++++ Given material ++++

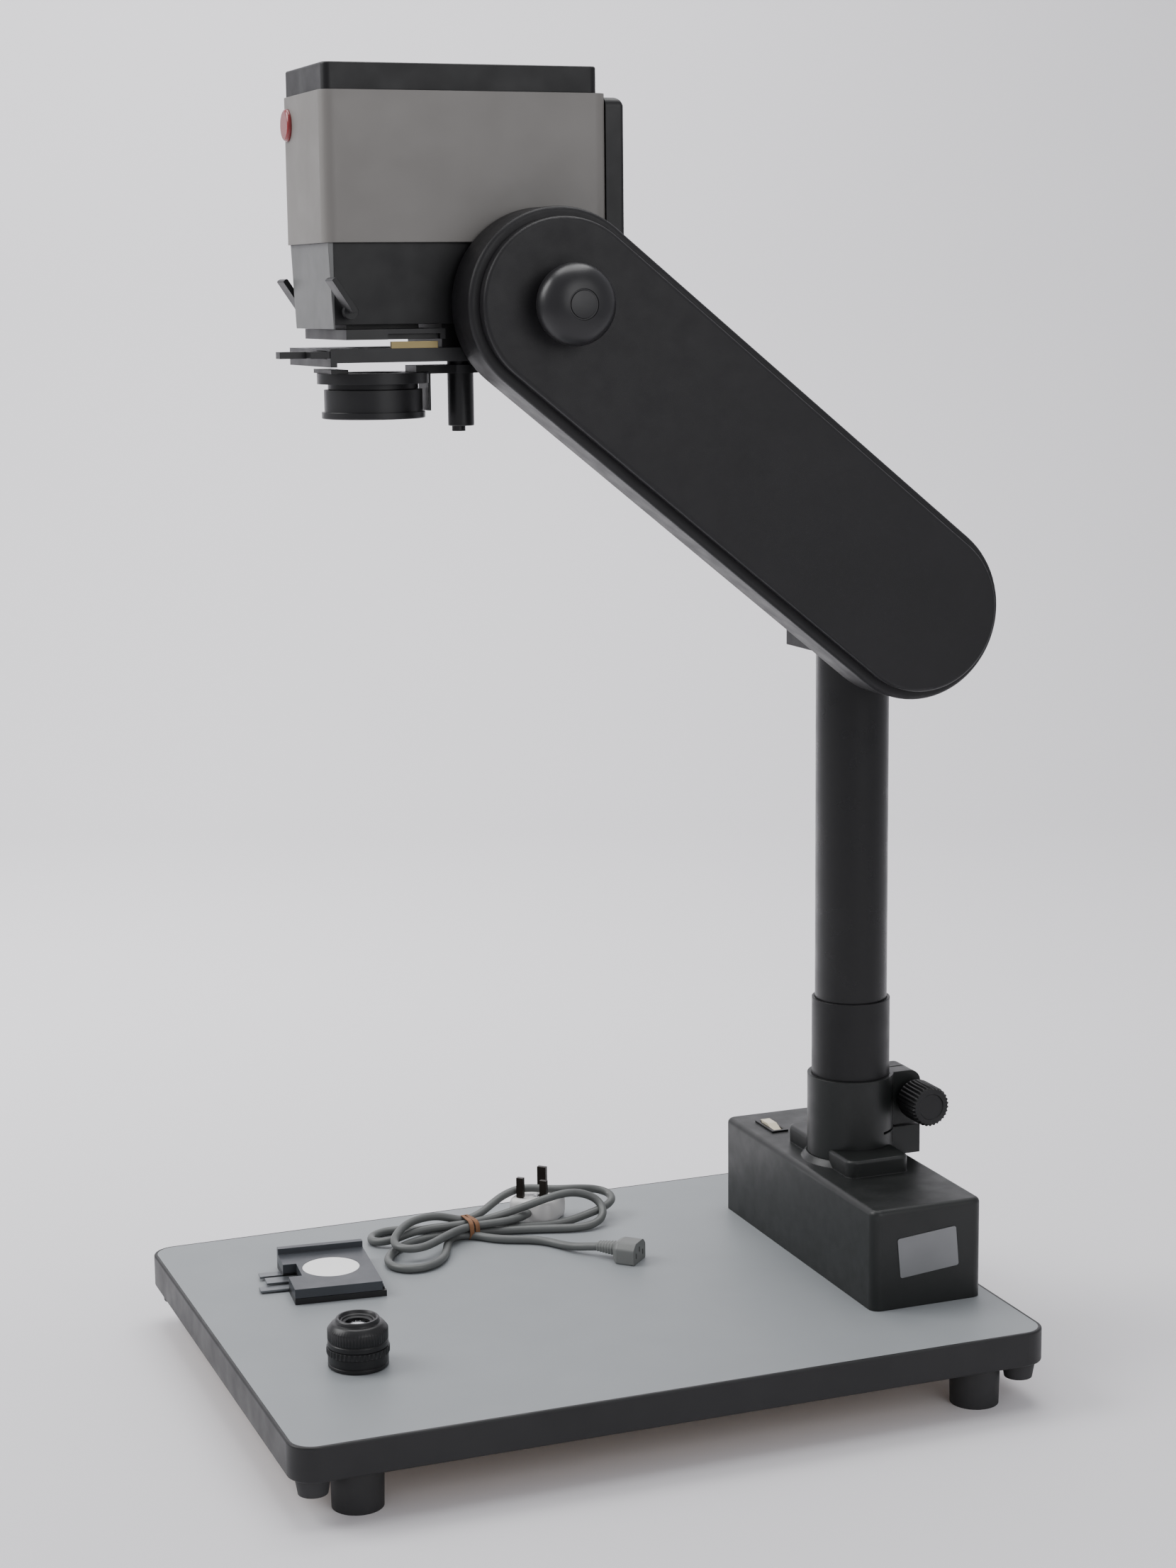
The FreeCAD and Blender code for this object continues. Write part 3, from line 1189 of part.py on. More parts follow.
def build_carrier():
    """The negative carrier: a base frame, a hinged lid with an opal window, and mask tabs."""
    half_l = CARRIER_LENGTH / 2
    half_w = CARRIER_WIDTH / 2
    base_z = CARRIER_BASE_HEIGHT
    lid_z0 = base_z + CLEAR
    lid_z1 = base_z + CARRIER_LID_HEIGHT
    rail = 6.0
    notch_half = 15.0
    notch_depth = 11.0
    frame = box(-half_l, half_l, -half_w, half_w, 0, base_z)
    frame = frame.cut(box(-18.0, 18.0, -18.0, 18.0, 0, base_z))
    frame = frame.cut(box(-half_l, -half_l + notch_depth, -notch_half, notch_half, 0, base_z))
    pin_x = half_l - 3.0
    pin_z = base_z + CLEAR / 2
    ear_half = 8.0
    knuckle_r = 2.4
    pin_r = 1.2
    ears = []
    for y in (-half_w + 14.0, half_w - 14.0):
        tunnel = box(pin_x - 3.2, half_l, y - ear_half - 0.4, y + ear_half + 0.4, base_z - 3.0, base_z)
        frame = frame.cut(tunnel)
        pin = disc_y(pin_x, pin_z, y - ear_half - 2.0, y + ear_half + 2.0, pin_r)
        posts = []
        for end in (-1, 1):
            y0 = y + end * (ear_half + 0.4)
            y1 = y + end * (ear_half + 2.0)
            posts.append(box(pin_x - 2.0, pin_x + 2.0, min(y0, y1), max(y0, y1), base_z - 1.0, pin_z + 1.6))
        ears.append(fuse([pin] + posts))
    frame = fuse([frame] + ears)
    export("carrier_base", on_board(frame, CARRIER_SPOT, CARRIER_YAW))

    lid_end = pin_x - CLEAR
    lid = box(-half_l, lid_end, -half_w, half_w, lid_z0, lid_z1)
    tongue = box(-half_l, -half_l + notch_depth, -notch_half, notch_half, lid_z0, lid_z1)
    lid = lid.cut(tongue)
    back_rail = box(-half_l, lid_end, half_w - rail, half_w, lid_z1, lid_z1 + 5.0)
    lid = lid.fuse(back_rail).removeSplitter()
    hollow = box(
        -half_l + notch_depth + 3.0,
        half_l - 9.0,
        -half_w + rail,
        half_w - rail,
        lid_z0,
        lid_z1 - 3.0,
    )
    lid = lid.cut(hollow)
    lid = lid.cut(disc_z(0, 0, lid_z1 - 3.0, lid_z1, OPAL_R - 1.5))
    lid = lid.cut(disc_z(0, 0, lid_z1 - 1.8, lid_z1, OPAL_R))
    for y in (-half_w + 14.0, half_w - 14.0):
        gap = ear_half + 2.4
        lid = lid.cut(box(pin_x - 3.2, lid_end, y - gap, y + gap, lid_z0, base_z + 3.2))
        knuckle = disc_y(pin_x, pin_z, y - ear_half, y + ear_half, knuckle_r)
        web = box(pin_x - 1.5, pin_x + 1.5, y - ear_half, y + ear_half, pin_z + 1.0, base_z + 3.4)
        lid = fuse([lid, knuckle, web])
        lid = lid.cut(disc_y(pin_x, pin_z, y - ear_half, y + ear_half, pin_r + RUNNING))
    export("carrier_lid", on_board(lid, CARRIER_SPOT, CARRIER_YAW))
    opal = disc_z(0, 0, lid_z1 - 1.8, lid_z1 - 0.3, OPAL_R)
    export("carrier_opal", on_board(opal, CARRIER_SPOT, CARRIER_YAW))

    # Three mask tabs stick out to the front at their own heights and lengths.
    tabs = []
    spots = ((-2.0, 11.0, 27.0, 3.0), (-14.0, -3.5, 34.0, 1.2), (16.5, 26.0, 19.0, 2.4))
    for y0, y1, reach, z in spots:
        start = -half_l + (notch_depth if y0 < notch_half else 0.0)
        tabs.append(box(start - reach, start, y0, y1, z, z + 1.6))
    export("carrier_mask_tabs", on_board(Part.makeCompound(tabs), CARRIER_SPOT, CARRIER_YAW))


# ---------------------------------------------------------------- mains lead
# All places are from the board's front edge and centre line, and heights from its top.
# The lead's route from the connector's boot to the tie, and from the plug to the tie.
CONNECTOR_ROUTE = [
    (346.6, 65.4, 8.5),
    (340.5, 71.5, 7.4),
    (334.5, 77.8, 6.0),
    (329.5, 85.5, 4.6),
    (324.5, 94.5, 3.8),
    (317.5, 106.5, 3.6),
    (308.0, 115.5, 3.7),
    (296.0, 121.5, 3.6),
    (284.0, 127.0, 3.7),
    (274.5, 135.0, 3.6),
    (269.0, 141.9, 3.7),
]
PLUG_ROUTE = [
    (320.0, 164.7, 10.5),
    (313.6, 158.4, 10.8),
    (305.9, 153.9, 11.0),
    (297.2, 151.5, 10.9),
]


def board_point(p):
    return V(BOARD_FRONT + p[0], p[1], BOARD_TOP + p[2])


def lead_tube(route, name):
    """A round lead along straight runs joined by tangent arcs, each as large as its runs allow."""
    points = [board_point(p) for p in route]
    edges = []
    start = points[0]
    for i in range(1, len(points) - 1):
        before = points[i] - points[i - 1]
        after = points[i + 1] - points[i]
        turn = before.getAngle(after)
        cut = 0.45 * min(before.Length, after.Length)
        radius = cut / tan(turn / 2)
        into = before.normalize()
        out_of = after.normalize()
        arc_start = points[i] - into * cut
        arc_end = points[i] + out_of * cut
        inward = (out_of - into).normalize()
        centre = points[i] + inward * (radius / cos(turn / 2))
        middle = centre - inward * radius
        edges.append(Part.LineSegment(start, arc_start).toShape())
        edges.append(Part.Arc(arc_start, middle, arc_end).toShape())
        start = arc_end
        print(name, "bend", i, "radius", round(radius, 1), "turn", round(turn * 180 / pi, 1))
    edges.append(Part.LineSegment(start, points[-1]).toShape())
    path = Part.Wire(edges)
    section = Part.Wire(Part.makeCircle(CORD_R, points[0], points[1] - points[0]))
    tube = path.makePipeShell([section], True, False)
    expected = pi * CORD_R**2 * path.Length
    print(name, "length", round(path.Length, 1), "volume share", round(tube.Volume / expected, 4))
    return tube


def hank_lobe(p, rp, q, rq, height):
    """One lobe of the coiled lead, lying on the board from a narrow end to a wide one."""
    return capsule(
        (BOARD_FRONT + p[0], p[1]),
        (BOARD_FRONT + q[0], q[1]),
        rp,
        rq,
        V(0, 0, height),
        lambda x, y: V(x, y, BOARD_TOP),
    )


def pin_blocks(room):
    """The plug's three standard pins, in the plug's own axes, each larger all round by room."""
    earth = (11.0, 0.0, 2.0, 4.0, 22.7)
    line = (-11.2, 11.1, 2.0, 3.15, 17.7)
    neutral = (-11.2, -11.1, 2.0, 3.15, 17.7)
    pins = []
    for x, y, half_x, half_y, length in (earth, line, neutral):
        hx, hy = half_x + room, half_y + room
        pins.append(box(x - hx, x + hx, y - hy, y + hy, PLUG_HEIGHT, PLUG_HEIGHT + length + room))
    return pins


def build_lead():
    connector_end = lead_tube(CONNECTOR_ROUTE, "connector end")
    plug_end = lead_tube(PLUG_ROUTE, "plug end")
    export("lead_connector_end", connector_end)
    export("lead_plug_end", plug_end)

    half_w = TIE_HALF_WIDTH
    tie_outer = rounded_box(-TIE_HALF_LENGTH, TIE_HALF_LENGTH, -half_w, half_w, 0, HANK_HEIGHT + TIE_WALL, 0.5)
    tie_inner = box(
        -TIE_HALF_LENGTH,
        TIE_HALF_LENGTH,
        -half_w + TIE_WALL,
        half_w - TIE_WALL,
        TIE_WALL,
        HANK_HEIGHT,
    )
    tie = on_board(tie_outer.cut(tie_inner), TIE_SPOT, TIE_HEADING)
    export("lead_tie", tie)
    lobes = [hank_lobe(TIE_SPOT, HANK_WAIST_R, centre, r, HANK_HEIGHT) for centre, r in HANK_LOBES]
    near, near_r, far, far_r = HANK_CREST
    lobes.append(hank_lobe(near, near_r, far, far_r, HANK_CREST_HEIGHT))
    room = PLUG_HALF + CLEAR
    plug_room = on_board(box(-room, room, -room, room, 0, PLUG_HEIGHT + CLEAR), PLUG_SPOT, PLUG_YAW)
    pin_room = on_board(Part.makeCompound(pin_blocks(CLEAR)), PLUG_SPOT, PLUG_YAW)
    hank = fuse(lobes).cut(plug_room).cut(pin_room).cut(tie)
    export("lead_hank", hank.cut(connector_end).cut(plug_end))

    # The connector points along its heading, with the boot behind it and three slots in its face.
    mid = CONNECTOR_HEIGHT / 2
    half_w = CONNECTOR_HALF_WIDTH
    corner = CONNECTOR_CORNER
    outline = [
        V(-CONNECTOR_LENGTH, -half_w, 0),
        V(-CONNECTOR_LENGTH, half_w, 0),
        V(-CONNECTOR_LENGTH, half_w, CONNECTOR_HEIGHT - corner),
        V(-CONNECTOR_LENGTH, half_w - corner, CONNECTOR_HEIGHT),
        V(-CONNECTOR_LENGTH, -half_w + corner, CONNECTOR_HEIGHT),
        V(-CONNECTOR_LENGTH, -half_w, CONNECTOR_HEIGHT - corner),
    ]
    body = prism(outline, V(CONNECTOR_LENGTH, 0, 0))
    boot = Part.makeCone(
        CORD_R + 1.0, CONNECTOR_BOOT_R, CONNECTOR_BOOT, V(-CONNECTOR_LENGTH - CONNECTOR_BOOT, 0, mid), V(1, 0, 0)
    )
    body = fuse([body, boot])
    for dy, dz in ((-7.0, -2.0), (7.0, -2.0), (0.0, 2.0)):
        body = body.cut(box(-15.0, 0, dy - 1.2, dy + 1.2, mid + dz - 2.4, mid + dz + 2.4))
    export("iec_connector", on_board(body, CONNECTOR_FACE, CONNECTOR_HEADING))

    plug = rounded_box(-PLUG_HALF, PLUG_HALF, -PLUG_HALF, PLUG_HALF, 0, PLUG_HEIGHT, PLUG_CORNER_R)
    plug = round_top(plug, 2.0)
    export("mains_plug", on_board(plug, PLUG_SPOT, PLUG_YAW))
    export("plug_pins", on_board(Part.makeCompound(pin_blocks(0.0)), PLUG_SPOT, PLUG_YAW))


def main():
    os.makedirs("parts", exist_ok=True)
    build_baseboard()
    build_foot_housing()
    build_power_supply()
    build_switch()
    build_data_label()
    build_collar()
    build_column()
    build_arm()
    build_grip()
    build_level_link()
    build_head_shells()
    build_head_inside()
    build_press_frame()
    build_lift_lever()
    build_stage()
    build_lens_carriage()
    build_loose_lens()
    build_carrier()
    build_lead()


main()
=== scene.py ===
import logging
from dataclasses import dataclass
from enum import Enum
from functools import cache
from math import cos, radians, sin

import bmesh
import bpy
import numpy as np
from mathutils import Matrix, Vector


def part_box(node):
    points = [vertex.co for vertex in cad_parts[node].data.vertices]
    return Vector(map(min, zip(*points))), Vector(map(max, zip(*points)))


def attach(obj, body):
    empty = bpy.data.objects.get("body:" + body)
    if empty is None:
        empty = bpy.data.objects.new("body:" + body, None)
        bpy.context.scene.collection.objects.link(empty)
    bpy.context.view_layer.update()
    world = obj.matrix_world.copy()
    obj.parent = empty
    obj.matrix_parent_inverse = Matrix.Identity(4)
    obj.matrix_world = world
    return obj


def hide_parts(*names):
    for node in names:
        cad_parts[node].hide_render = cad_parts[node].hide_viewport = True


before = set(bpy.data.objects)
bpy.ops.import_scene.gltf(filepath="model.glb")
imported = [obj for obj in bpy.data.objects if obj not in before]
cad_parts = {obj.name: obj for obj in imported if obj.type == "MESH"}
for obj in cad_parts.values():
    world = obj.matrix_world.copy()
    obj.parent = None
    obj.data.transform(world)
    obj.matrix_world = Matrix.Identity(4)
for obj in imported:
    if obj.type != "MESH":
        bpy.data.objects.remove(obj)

# A tabletop photographic enlarger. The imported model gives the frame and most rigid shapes.
# This file dresses every node with a procedural finish and adds the pieces that need finer
# modelling: the loose lead, the taking lens, the hand grip and the small trims.

LOG = logging.getLogger("enlarger")
MM = 0.001
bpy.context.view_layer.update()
BOARD_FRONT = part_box("baseboard_edge_band")[0].x
BOARD_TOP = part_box("baseboard_laminate")[1].z
MERGE_DISTANCE = 1e-6
SHARP_ANGLE = 38.0


def on_board(points: np.ndarray) -> np.ndarray:
    """Places measured in mm from the board's front edge, centre line and top, in metres.

    Args:
        points: an array whose last axis is (along, across, up) in millimetres.

    Returns:
        The same array in the frame's own metres.
    """
    shifted = np.asarray(points, float) * MM
    return shifted + np.array([BOARD_FRONT, 0.0, BOARD_TOP])


# ------------------------------------------------------------------------- finishes
class Grain(Enum):
    """The kinds of surface that this object has."""

    PAINT = "paint"
    CAST = "cast"
    BRUSHED = "brushed"
    TURNED = "turned"
    MOULDED = "moulded"
    RUBBER = "rubber"
    CHIPBOARD = "chipboard"
    LAMINATE = "laminate"
    GLASS = "glass"
    VINYL = "vinyl"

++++

## What needs to be done
Extract exactly and only the lines above from the line containing "build_head_inside()" through the line containing "zip(*points))), Vector(map(max, zip(*points)))", both end lines included.

## Response to this exercise
    build_head_inside()
    build_press_frame()
    build_lift_lever()
    build_stage()
    build_lens_carriage()
    build_loose_lens()
    build_carrier()
    build_lead()


main()
=== scene.py ===
import logging
from dataclasses import dataclass
from enum import Enum
from functools import cache
from math import cos, radians, sin

import bmesh
import bpy
import numpy as np
from mathutils import Matrix, Vector


def part_box(node):
    points = [vertex.co for vertex in cad_parts[node].data.vertices]
    return Vector(map(min, zip(*points))), Vector(map(max, zip(*points)))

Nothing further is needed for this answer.